● WHAT IS BEING ASKED
Repeat the records below exactly.

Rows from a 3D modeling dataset
——

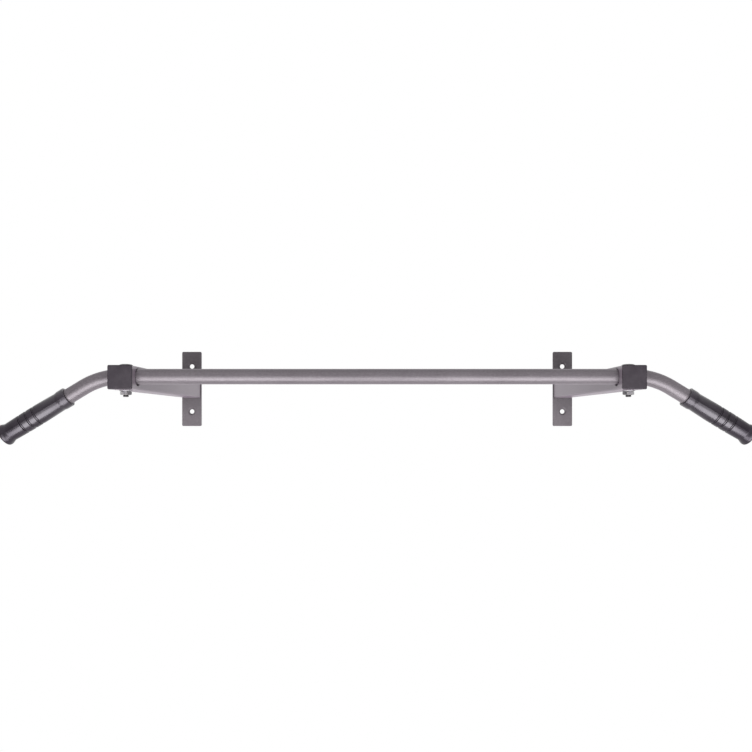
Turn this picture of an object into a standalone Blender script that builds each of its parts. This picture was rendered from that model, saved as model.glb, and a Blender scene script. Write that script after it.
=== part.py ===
"""Wall-mounted pull-up bar: one bent round bar, bolted through two square arms on wall plates.

Metres, +Z up. The wall is the plane Y = 0, and the bar stands out of it towards -Y.
X runs along the bar. The origin lies on the wall, midway between the two plates, at the
height of the arms' centre lines.
"""
import math

import bmesh
import bpy
from mathutils import Vector

# Bar and side handles, one bent tube
BAR_DIAMETER = 0.026
BAR_WALL = 0.002
WALL_TO_BAR = 0.4595
BAR_RISE = 0.0026
HANDLE_DROOP_DEG = 31.4
HANDLE_BEND_RADIUS = 0.125
HANDLE_BEND_INSET = 0.0135
HANDLE_BARE_LENGTH = 0.0295

# Arms
ARM_SPACING = 0.844
ARM_WIDTH = 0.040
ARM_WALL = 0.002
ARM_CORNER = 0.004
BAR_HOLE_CLEARANCE = 0.0015
BAR_HOLE_DROP = 0.0010

# Wall plates
PLATE_THICKNESS = 0.005
PLATE_SIDE_MARGIN = 0.0019
PLATE_CORNER = 0.003
PLATE_EDGE_CHAMFER = 0.0006
SCREW_HOLE_DIAMETER = 0.0102
SCREW_SINK_DEPTH = 0.0030
SCREW_HOLE_TO_ARM = 0.0313
SCREW_HOLE_TO_END = 0.0332

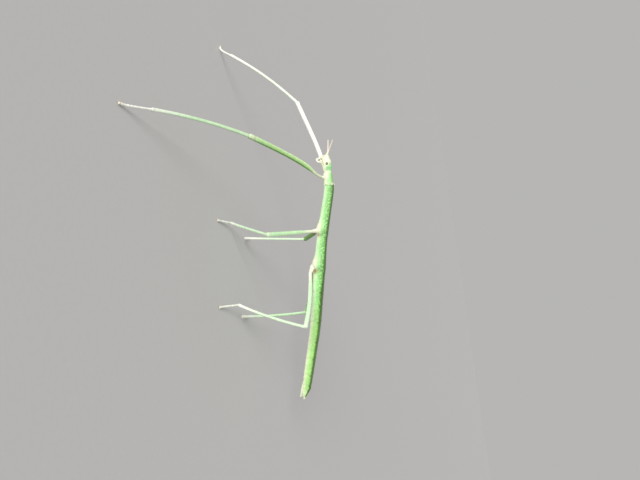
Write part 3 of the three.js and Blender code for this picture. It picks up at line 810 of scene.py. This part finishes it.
def makeLeg(stance):  # its four pieces, and the toe and heading that its claws start from
    pair = legPairs[stance["pair"]]
    hip = beside(pair["at"], -pair["below"], handSide[stance["side"]] * pair["aside"])
    heel, bend = Vector(stance["ankle"]), Vector(stance["bend"])
    knee = kneeOf(hip, heel, pair["thigh"], pair["shin"], bend)
    way = onLine(pair["at"])[1]
    lead = ((knee - hip).normalized() - way * stance["lean"] - upward * stance["drop"]).normalized()
    joint = hip + lead * pair["coxa"][0]
    middle = joint.lerp(knee, stance["middle"]) + Vector(stance["arch"])

    shin = (heel - knee).normalized()
    arch = (bend - shin * bend.dot(shin)).normalized() * 2 * pair["tibia"][1]
    sway = shin.cross(arch).normalized() * 2 * stance["sway"]

    # the foot comes down in a curve and ends flat on the floor
    turned = math.radians(stance["toes"])
    heading = Vector((math.cos(turned), math.sin(turned), 0))
    fall = heel.z - foot["soleHeight"]
    slant = math.sqrt(pair["tarsus"] ** 2 - fall ** 2)
    toe = Vector((heel.x, heel.y, foot["soleHeight"])) + heading * slant * 0.97
    instep = toe - heading * slant * 0.7 + upward * fall * 0.65
    sole = toe - heading * slant * 0.28 + upward * fall * 0.08
    pieces = [
        coxaOf(pair, hip, joint),
        femurOf(stance, pair, smoothPath([joint, joint + lead * stance["bow"], middle, knee]), bend),
        tibiaOf(stance, pair, smoothPath([knee, knee.lerp(heel, 0.5) + arch + sway, heel]), bend),
        footOf(smoothPath([heel, instep, sole, toe])),
    ]
    return pieces, toe, heading


feet = []
for stance in stances:
    pieces, toe, heading = makeLeg(stance)
    skinPieces += pieces
    feet.append((stance, toe, heading))
print("legs made")

# Small warts, in rows along the thorax and fewer of them on the abdomen. A row is its angle from
# the back's middle, the distance between two and their radius
granules = {
    "rows": ((0.55, 0.55, 0.055), (0.95, 0.42, 0.07), (1.22, 0.36, 0.085), (1.55, 0.5, 0.065),
             (1.95, 0.9, 0.05)),
    "from": 6.4,
    "to": 24.6,
    "rearRows": ((0.7, 1.1, 0.045), (1.22, 0.75, 0.055)),
    "rearTo": 48.0,
    "cream": 0.35,
    "size": (1.1, 1.0, 0.75),  # along, aside and out, in radii
    # the two pale pairs at the front rim of the thorax: at, angle, radius
    "humps": ((6.22, 0.72, 0.32), (6.2, 1.72, 0.3)),
    "humpCream": 0.9,
}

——

● TASK SOLUTION
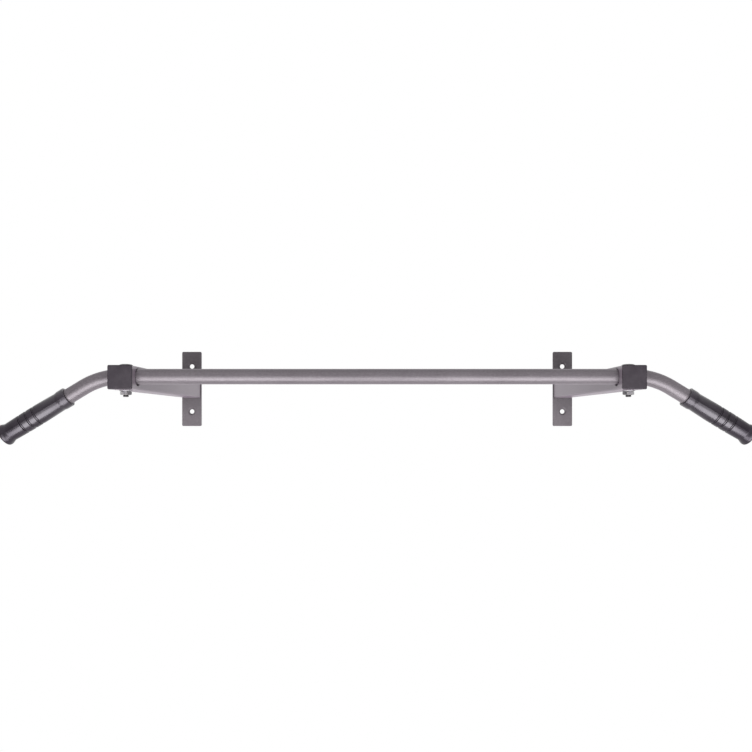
Turn this picture of an object into a standalone Blender script that builds each of its parts. This picture was rendered from that model, saved as model.glb, and a Blender scene script. Write that script after it.
=== part.py ===
"""Wall-mounted pull-up bar: one bent round bar, bolted through two square arms on wall plates.

Metres, +Z up. The wall is the plane Y = 0, and the bar stands out of it towards -Y.
X runs along the bar. The origin lies on the wall, midway between the two plates, at the
height of the arms' centre lines.
"""
import math

import bmesh
import bpy
from mathutils import Vector

# Bar and side handles, one bent tube
BAR_DIAMETER = 0.026
BAR_WALL = 0.002
WALL_TO_BAR = 0.4595
BAR_RISE = 0.0026
HANDLE_DROOP_DEG = 31.4
HANDLE_BEND_RADIUS = 0.125
HANDLE_BEND_INSET = 0.0135
HANDLE_BARE_LENGTH = 0.0295

# Arms
ARM_SPACING = 0.844
ARM_WIDTH = 0.040
ARM_WALL = 0.002
ARM_CORNER = 0.004
BAR_HOLE_CLEARANCE = 0.0015
BAR_HOLE_DROP = 0.0010

# Wall plates
PLATE_THICKNESS = 0.005
PLATE_SIDE_MARGIN = 0.0019
PLATE_CORNER = 0.003
PLATE_EDGE_CHAMFER = 0.0006
SCREW_HOLE_DIAMETER = 0.0102
SCREW_SINK_DEPTH = 0.0030
SCREW_HOLE_TO_ARM = 0.0313
SCREW_HOLE_TO_END = 0.0332

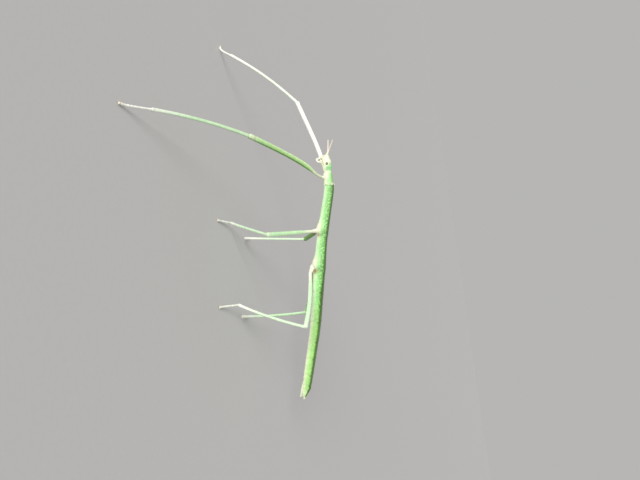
Write part 3 of the three.js and Blender code for this picture. It picks up at line 810 of scene.py. This part finishes it.
def makeLeg(stance):  # its four pieces, and the toe and heading that its claws start from
    pair = legPairs[stance["pair"]]
    hip = beside(pair["at"], -pair["below"], handSide[stance["side"]] * pair["aside"])
    heel, bend = Vector(stance["ankle"]), Vector(stance["bend"])
    knee = kneeOf(hip, heel, pair["thigh"], pair["shin"], bend)
    way = onLine(pair["at"])[1]
    lead = ((knee - hip).normalized() - way * stance["lean"] - upward * stance["drop"]).normalized()
    joint = hip + lead * pair["coxa"][0]
    middle = joint.lerp(knee, stance["middle"]) + Vector(stance["arch"])

    shin = (heel - knee).normalized()
    arch = (bend - shin * bend.dot(shin)).normalized() * 2 * pair["tibia"][1]
    sway = shin.cross(arch).normalized() * 2 * stance["sway"]

    # the foot comes down in a curve and ends flat on the floor
    turned = math.radians(stance["toes"])
    heading = Vector((math.cos(turned), math.sin(turned), 0))
    fall = heel.z - foot["soleHeight"]
    slant = math.sqrt(pair["tarsus"] ** 2 - fall ** 2)
    toe = Vector((heel.x, heel.y, foot["soleHeight"])) + heading * slant * 0.97
    instep = toe - heading * slant * 0.7 + upward * fall * 0.65
    sole = toe - heading * slant * 0.28 + upward * fall * 0.08
    pieces = [
        coxaOf(pair, hip, joint),
        femurOf(stance, pair, smoothPath([joint, joint + lead * stance["bow"], middle, knee]), bend),
        tibiaOf(stance, pair, smoothPath([knee, knee.lerp(heel, 0.5) + arch + sway, heel]), bend),
        footOf(smoothPath([heel, instep, sole, toe])),
    ]
    return pieces, toe, heading


feet = []
for stance in stances:
    pieces, toe, heading = makeLeg(stance)
    skinPieces += pieces
    feet.append((stance, toe, heading))
print("legs made")

# Small warts, in rows along the thorax and fewer of them on the abdomen. A row is its angle from
# the back's middle, the distance between two and their radius
granules = {
    "rows": ((0.55, 0.55, 0.055), (0.95, 0.42, 0.07), (1.22, 0.36, 0.085), (1.55, 0.5, 0.065),
             (1.95, 0.9, 0.05)),
    "from": 6.4,
    "to": 24.6,
    "rearRows": ((0.7, 1.1, 0.045), (1.22, 0.75, 0.055)),
    "rearTo": 48.0,
    "cream": 0.35,
    "size": (1.1, 1.0, 0.75),  # along, aside and out, in radii
    # the two pale pairs at the front rim of the thorax: at, angle, radius
    "humps": ((6.22, 0.72, 0.32), (6.2, 1.72, 0.3)),
    "humpCream": 0.9,
}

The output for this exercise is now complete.